【F1】第15戦 シンガポールGP 決勝
シンガポールGP
結果については、すでにネット速報などでご存知の方も多いかと思いますが、ルイス・ハミルトンがポール・トゥ・ウィンを決めて通算69勝目を飾った。
上位陣には何の変動もなく面白みに欠けるレースだった。
その中でフォース・インディアのペレスの走りは、悪目立ちしていた。
ペレスは、スタート直後の第1コーナー入り口で、チームメイトのオコンと接触しコース外に押し出してしまった。
市街地コースのため、退避するためのスペースはなく、オコンを待っていたのは外壁。外壁に衝突したオコンのマシンは大破し、リタイアを余儀なくされる。
レース中盤、ペースの上がらないウィリアムスのシトロキンの後ろについたペレス。
コース幅が狭い市街地コースなので、なかなかオーバーテイクできない。
チームへの無線でペレスは、「なぜ奴は道をあけないんだ」と苛立ちを隠さない。
シトロキンにしてみれば、周回遅れでもないし、道を譲る義理がないのは当たり前。
そして、34周目に事件が起きる。
ようやくシトロキンをイン側からオーバーテイクできたペレスは、それまでの鬱憤を晴らすがごとく、インから、わざとアウトにマシンを振ってシトロキンにアタックし、コース外に弾き出そうとした。

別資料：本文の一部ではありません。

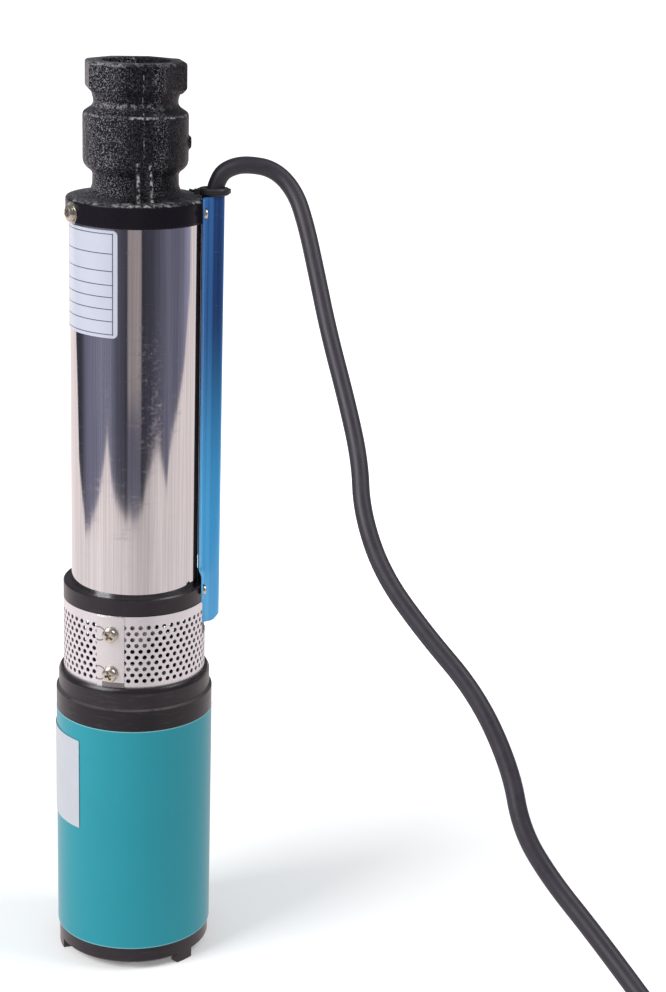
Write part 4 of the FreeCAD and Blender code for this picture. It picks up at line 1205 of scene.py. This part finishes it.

シトロキンのマシンにダメージを与えることに成功はしたものの、悪いことをすれば報いを受けるのが道理。
ペレス自身のマシンもタイヤがパンクしてしまうという致命的なダメージを負うことになる。
さらに悪質な反則行為として、レースディレクションからドライブスルーペナルティを受ける。
タイヤ交換のためにピットインしなければいけなかったので、同時にドライブスルーペナルティも消化できたのは、ペレス側からすると不幸中の幸いだっただろう。
せっかく7番グリットという好位置で決勝をスタートできたペレス。
開始直後にチームメイトに、不可抗力で接触してしまい退場させてしまった負い目と、このアクシデントで順位を落としてしまったという喪失感。オーバーテイクの難しいコースで、自分よりペースの遅いマシンに進路を阻まれ続けるという苛立ち。
実際、シトロキンの後ろにはペレスだけでなく、トロロッソのガスリーらが列をなしていて、渋滞になりつつあったわけで、ペレスだけでなく他のドライバーも、もしかしたら「おいおい、何、ちんたら走ってんだよ。スピード出ないなら、退けよ」と思っていたかも知れない。
シトロキンが周回遅れだったなら、コースマーシャルから青旗が振られて道をあけるよう指示がでていただろう。
私が面白く感じたのは、世界最高峰のF1マシンに乗るレーサーも人の子なんだなと改めて感じられたところ。
常にクレバーで落ち着いてドライビングしていると思っていたけど、結構、感情的になることがあるんですね。
そういえば、ナイジェル・マンセルは、喜怒哀楽をハッキリと表にだしてエキサイティングなレースをしていたな、と思い出しました。